What is expected — The complete listing should be restated exactly.

:::::

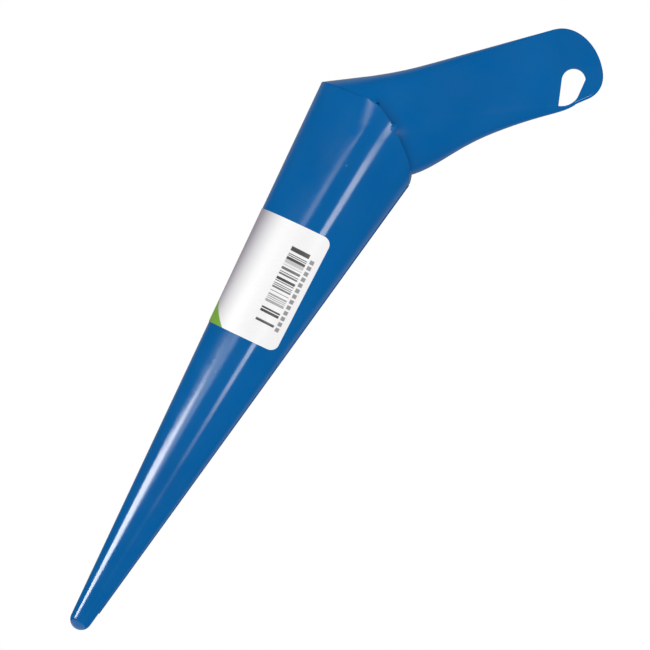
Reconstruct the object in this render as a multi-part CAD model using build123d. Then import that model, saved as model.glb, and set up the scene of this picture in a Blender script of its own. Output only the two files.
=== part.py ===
from build123d import *
import os
from math import asin, atan2, cos, degrees, radians, sin, sqrt, tan

# A garden dibber in painted sheet steel: a rolled cone with a ball tip, and a folded handle that is
# tucked into the cone's mouth and pinched flat at its end. All sizes are in millimetres.
# The origin is the very tip. +Z runs up the spike, +X is the side that the handle bends towards,
# and the XZ plane is the plane of symmetry.

# Sheet, joints and coverings
sheet = 1.2                 # thickness of the steel sheet
seam_width = 1.0            # butt seam down the inner side of the cone, filled with weld
seam_crown = 0.25           # how far the seam weld stands proud
neck_weld_width = 2.0       # band of weld where the handle meets the cone, dressed flush
weld_end = 1.0              # the neck weld stops this far short of the ends of the free rim
slit_relief = 0.4           # relief at each end of the free rim
plug_clearance = 0.05       # radial room round the tip plug's spigot

# Spike
tip_radius = 4.0            # ball end
shoulder_height = 216.0     # height of the outer corner, where the handle bends away
shoulder_radius = 23.85     # outer radius of the cone at that height
plug_length = 9.0           # solid end, from the tip to the edge of the rolled sheet
spigot_length = 9.0         # how far the plug reaches up inside the cone
mouth_rise = 2.5            # the free rim parts from the handle this far above the outer corner
rim_side_drop = 11.4        # the rim starts to turn down beside the seam this far below that point
rim_side_inset = 4.8        # and this far inside the cone's silhouette
rim_bow = 0.9               # how far the rim bows out from a straight line
rim_depth = 18.7            # the rim at the seam, below the point where it parts from the handle

# Handle, measured along its own axis from the mouth (along) and square to that axis (across)
bend_angle = 44.0           # between the spike's axis and the handle's axis
handle_length = 80.9        # mouth to nose
grip_top = 11.2             # straight top edge, across
grip_bottom = -18.2         # straight bottom edge, across
neck_clearance = 1.9        # room between the handle's sides and the inside of the cone's mouth
throat_clearance = 2.75     # the same under the handle, at the seam
shoulder_rise = 1.4         # how much higher the top edge is at the mouth
shoulder_run = 21.0         # length over which that rise fades out
throat_drop = 11.3          # how much the bottom edge would dip towards the mouth
throat_run = 51.0           # length over which that dip fades out
tuck_depth = 5.2            # how far the lower part of the handle reaches into the mouth
slot_width = 1.0            # open seam along the underside of the handle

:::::

Result of the task —
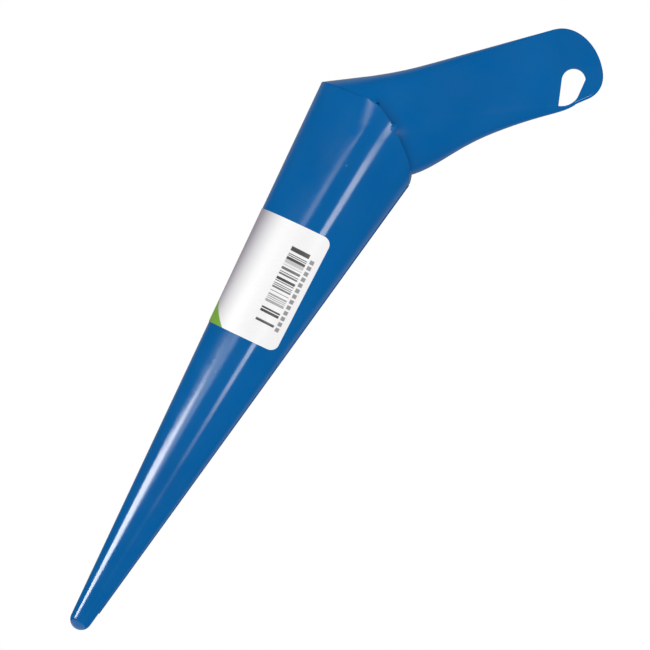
Reconstruct the object in this render as a multi-part CAD model using build123d. Then import that model, saved as model.glb, and set up the scene of this picture in a Blender script of its own. Output only the two files.
=== part.py ===
from build123d import *
import os
from math import asin, atan2, cos, degrees, radians, sin, sqrt, tan

# A garden dibber in painted sheet steel: a rolled cone with a ball tip, and a folded handle that is
# tucked into the cone's mouth and pinched flat at its end. All sizes are in millimetres.
# The origin is the very tip. +Z runs up the spike, +X is the side that the handle bends towards,
# and the XZ plane is the plane of symmetry.

# Sheet, joints and coverings
sheet = 1.2                 # thickness of the steel sheet
seam_width = 1.0            # butt seam down the inner side of the cone, filled with weld
seam_crown = 0.25           # how far the seam weld stands proud
neck_weld_width = 2.0       # band of weld where the handle meets the cone, dressed flush
weld_end = 1.0              # the neck weld stops this far short of the ends of the free rim
slit_relief = 0.4           # relief at each end of the free rim
plug_clearance = 0.05       # radial room round the tip plug's spigot

# Spike
tip_radius = 4.0            # ball end
shoulder_height = 216.0     # height of the outer corner, where the handle bends away
shoulder_radius = 23.85     # outer radius of the cone at that height
plug_length = 9.0           # solid end, from the tip to the edge of the rolled sheet
spigot_length = 9.0         # how far the plug reaches up inside the cone
mouth_rise = 2.5            # the free rim parts from the handle this far above the outer corner
rim_side_drop = 11.4        # the rim starts to turn down beside the seam this far below that point
rim_side_inset = 4.8        # and this far inside the cone's silhouette
rim_bow = 0.9               # how far the rim bows out from a straight line
rim_depth = 18.7            # the rim at the seam, below the point where it parts from the handle

# Handle, measured along its own axis from the mouth (along) and square to that axis (across)
bend_angle = 44.0           # between the spike's axis and the handle's axis
handle_length = 80.9        # mouth to nose
grip_top = 11.2             # straight top edge, across
grip_bottom = -18.2         # straight bottom edge, across
neck_clearance = 1.9        # room between the handle's sides and the inside of the cone's mouth
throat_clearance = 2.75     # the same under the handle, at the seam
shoulder_rise = 1.4         # how much higher the top edge is at the mouth
shoulder_run = 21.0         # length over which that rise fades out
throat_drop = 11.3          # how much the bottom edge would dip towards the mouth
throat_run = 51.0           # length over which that dip fades out
tuck_depth = 5.2            # how far the lower part of the handle reaches into the mouth
slot_width = 1.0            # open seam along the underside of the handle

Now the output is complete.